Agile transformation at Viventis
At Viventis, we live by the purpose of igniting careers – nurturing every person’s career well-being and supporting our clients to attract the best talents and address their recruitment challenges. Our motivation to be of service to all candidates and clients is deeply rooted in our self-drive and empowerment, or our “why.”
We have the vision of being a disruptor in the HR field and to make this happen, we have begun employing agile practices in our organization.

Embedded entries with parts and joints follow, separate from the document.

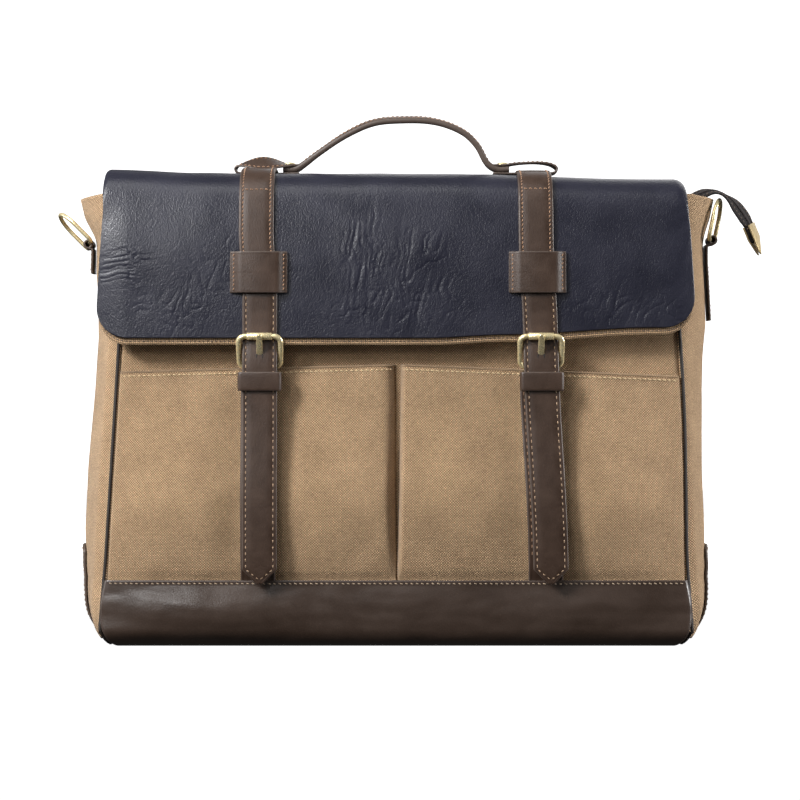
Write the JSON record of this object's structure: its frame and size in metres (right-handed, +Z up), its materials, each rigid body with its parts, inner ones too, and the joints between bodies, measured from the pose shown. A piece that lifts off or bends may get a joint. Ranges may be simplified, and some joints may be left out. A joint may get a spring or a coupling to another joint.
{
  "type": "messenger bag",
  "caption": "Canvas messenger bag with a leather flap, two buckled straps, front patch pockets, a top handle and a zipped mouth.",
  "frame": {"origin": "middle of the flat underside of the base, on the surface the bag stands on", "axes": "+X to the right seen from the front, -Y out of the front, +Z up"},
  "size_m": [0.5077, 0.1282, 0.3784],
  "materials": {
    "canvas": "coarse tan-brown plain weave",
    "navy_leather": "semi-gloss waxed full-grain",
    "brown_leather": "satin, edges painted dark",
    "antique_brass": "brushed antique",
    "lining_cloth": "plain cotton",
    "padded_lining": "cotton over foam",
    "zip_tape": "woven tape",
    "stiffener_board": "plain"
  },
  "bodies": {
    "bag": {"front_panel": "canvas", "back_panel": "canvas", "gusset_left": "canvas", "gusset_right": "canvas", "gusset_patch_left": "brown_leather", "gusset_patch_right": "brown_leather", "base_panel": "brown_leather", "base_board": "stiffener_board", "piping_left": "brown_leather", "piping_right": "brown_leather", "front_pocket_left": "canvas", "front_pocket_right": "canvas", "anchor_strap_left": "brown_leather", "anchor_strap_right": "brown_leather", "snap_socket_left": "antique_brass", "snap_socket_right": "antique_brass", "lining": "lining_cloth", "laptop_divider": "padded_lining", "flap_back": "navy_leather", "strap_back_left": "brown_leather", "strap_back_right": "brown_leather", "d_ring_tab_left": "brown_leather", "d_ring_tab_right": "brown_leather", "zip_tail": "zip_tape", "zip_end_cap": "antique_brass"},
    "flap_top": {"flap_crest": "navy_leather", "crest_lining": "lining_cloth", "strap_crest_left": "brown_leather", "strap_crest_right": "brown_leather", "handle_loop_left": "brown_leather", "handle_loop_right": "brown_leather", "handle_rivet_left": "antique_brass", "handle_rivet_right": "antique_brass"},
    "flap": {"flap_front": "navy_leather", "flap_lining": "lining_cloth", "strap_front_left": "brown_leather", "strap_front_right": "brown_leather", "wide_keeper_left": "brown_leather", "wide_keeper_right": "brown_leather"},
    "handle": {"handle_arch": "brown_leather"},
    "zip_front": {"zip_strip_front": "zip_tape"},
    "zip_rear": {"zip_strip_rear": "zip_tape"},
    "zip_slider": {"zip_slider": "antique_brass"},
    "zip_pull": {"zip_pull": "antique_brass"},
    "strap_left": {"tail_strap_left": "brown_leather", "buckle_frame_left": "antique_brass", "buckle_tab_left": "brown_leather", "snap_stud_left": "antique_brass"},
    "prong_left": {"buckle_prong_left": "antique_brass"},
    "roller_left": {"buckle_roller_left": "antique_brass"},
    "loop_left": {"keeper_loop_left": "brown_leather"},
    "d_ring_left": {"d_ring_left": "antique_brass"},
    "strap_right": {"tail_strap_right": "brown_leather", "buckle_frame_right": "antique_brass", "buckle_tab_right": "brown_leather", "snap_stud_right": "antique_brass"},
    "prong_right": {"buckle_prong_right": "antique_brass"},
    "roller_right": {"buckle_roller_right": "antique_brass"},
    "loop_right": {"keeper_loop_right": "brown_leather"},
    "d_ring_right": {"d_ring_right": "antique_brass"}
  },
  "joints": [
    {"name": "flap_open", "type": "hinge", "parent": "bag", "child": "flap_top", "pos_m": [0, 0.0415, 0.313], "axis": [-1, 0, 0], "range_deg": [0, 120]},
    {"name": "flap_fold", "type": "hinge", "parent": "flap_top", "child": "flap", "pos_m": [0, -0.0462, 0.3235], "axis": [-1, 0, 0], "range_deg": [0, 80]},
    {"name": "handle_swing", "type": "hinge", "parent": "flap_top", "child": "handle", "pos_m": [0, -0.002, 0.34], "axis": [1, 0, 0], "range_deg": [-28, 28]},
    {"name": "zip_front_close", "type": "hinge", "parent": "bag", "child": "zip_front", "pos_m": [0, -0.0322, 0.2965], "axis": [1, 0, 0], "range_deg": [0, 90]},
    {"name": "zip_rear_close", "type": "hinge", "parent": "bag", "child": "zip_rear", "pos_m": [0, 0.0322, 0.2965], "axis": [-1, 0, 0], "range_deg": [0, 90]},
    {"name": "zip_slide", "type": "slide", "parent": "bag", "child": "zip_slider", "axis": [1, 0, 0], "range_m": [-0.345, 0]},
    {"name": "zip_pull_lift", "type": "hinge", "parent": "zip_slider", "child": "zip_pull", "pos_m": [0.1745, 0, 0.3007], "axis": [0, 1, 0], "range_deg": [0, 120]},
    {"name": "strap_lift_left", "type": "hinge", "parent": "flap", "child": "strap_left", "pos_m": [-0.0985, -0.06, 0.2478], "axis": [-1, 0, 0], "range_deg": [0, 80]},
    {"name": "prong_turn_left", "type": "hinge", "parent": "strap_left", "child": "prong_left", "pos_m": [-0.0985, -0.0576, 0.1965], "axis": [1, 0, 0], "range_deg": [0, 12]},
    {"name": "roller_spin_left", "type": "hinge", "parent": "strap_left", "child": "roller_left", "pos_m": [-0.0985, -0.0652, 0.218], "axis": [1, 0, 0], "continuous": true},
    {"name": "loop_slide_left", "type": "slide", "parent": "strap_left", "child": "loop_left", "axis": [0, 0, -1], "range_m": [0, 0.009]},
    {"name": "strap_lift_right", "type": "hinge", "parent": "flap", "child": "strap_right", "pos_m": [0.0985, -0.06, 0.2478], "axis": [-1, 0, 0], "range_deg": [0, 80]},
    {"name": "prong_turn_right", "type": "hinge", "parent": "strap_right", "child": "prong_right", "pos_m": [0.0985, -0.0576, 0.1965], "axis": [1, 0, 0], "range_deg": [0, 12]},
    {"name": "roller_spin_right", "type": "hinge", "parent": "strap_right", "child": "roller_right", "pos_m": [0.0985, -0.0652, 0.218], "axis": [1, 0, 0], "continuous": true},
    {"name": "loop_slide_right", "type": "slide", "parent": "strap_right", "child": "loop_right", "axis": [0, 0, -1], "range_m": [0, 0.009]},
    {"name": "d_ring_swing_left", "type": "hinge", "parent": "bag", "child": "d_ring_left", "pos_m": [-0.2216, 0, 0.286], "axis": [0, 1, 0], "range_deg": [-130, 20]},
    {"name": "d_ring_swing_right", "type": "hinge", "parent": "bag", "child": "d_ring_right", "pos_m": [0.22383, 0, 0.289], "axis": [0, 1, 0], "range_deg": [-6, 14]}
  ],
  "couplings": [
    {"joint": "zip_rear_close", "follows": "zip_front_close", "ratio": 1}
  ]
}
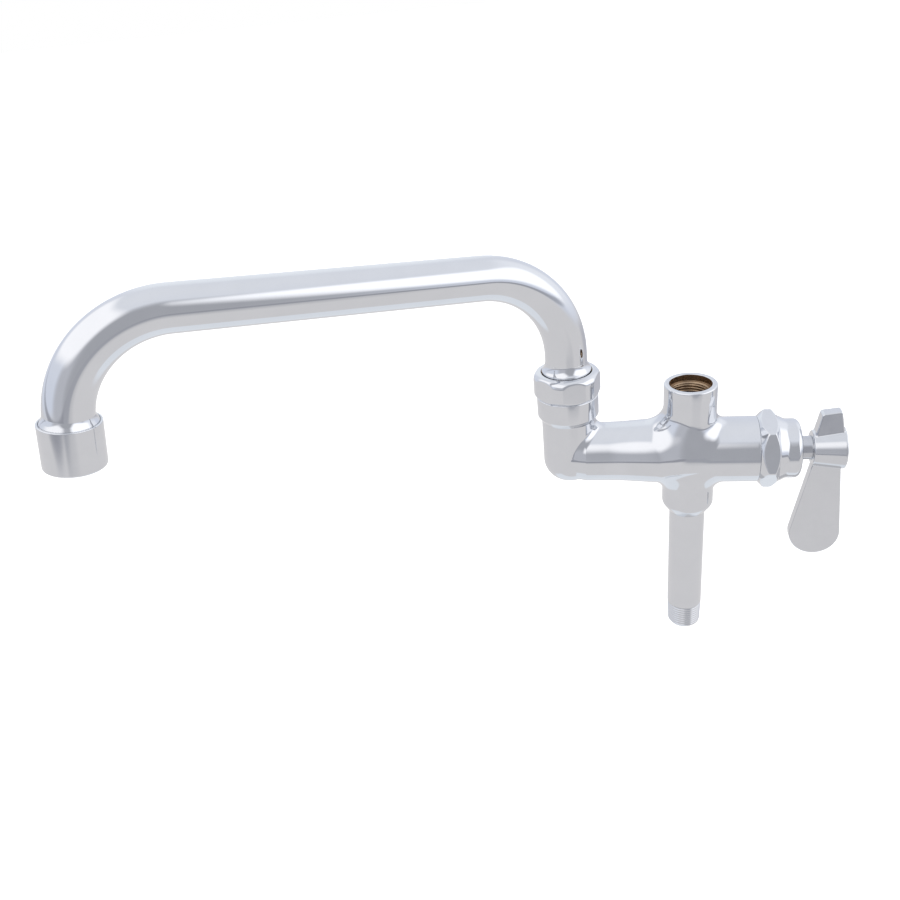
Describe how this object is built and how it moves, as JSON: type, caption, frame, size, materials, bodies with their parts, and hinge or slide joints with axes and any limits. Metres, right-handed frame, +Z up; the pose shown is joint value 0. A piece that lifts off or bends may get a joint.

Viventis employees have adopted self-management to take charge of each person’s career by setting measurable KPIs, creating individual development plans, and building dynamic communication with one’s supervisor through regular coaching sessions. Teams are encouraged to be collaborative and proactive through the implementation of daily huddles and weekly meetings. These methods promote a culture of transparency and openness among team members, resulting to high organizational performance.
How are we able to sustain agility in the organization? In everything that we do, our “why” is anchored on mastery, autonomy, and purpose to drive a healthy and fulfilling work life. As self-driven and empowered individuals, we shape the future of work by responding quickly to change, helping people move into new roles, and reinventing the new definition of KPIs. This is supported by lifelong learning which defines the way we learn, relearn, and unlearn to unleash skills – the reason why we have partnered Degreed. And lastly, our organization leverages on the technological revolution by introducing Artificial Intelligence in the workplace and using insights & analytics for more data-driven business decisions.
Our world is rapidly changing, ambiguous, complex, and turbulent – a fact that must not be ignored. If you want to survive, let alone thrive in the new environment, practice agility within your organizations. Continuously respond to any changes that may impact your business and turn those challenges into opportunities to achieve success in the long run.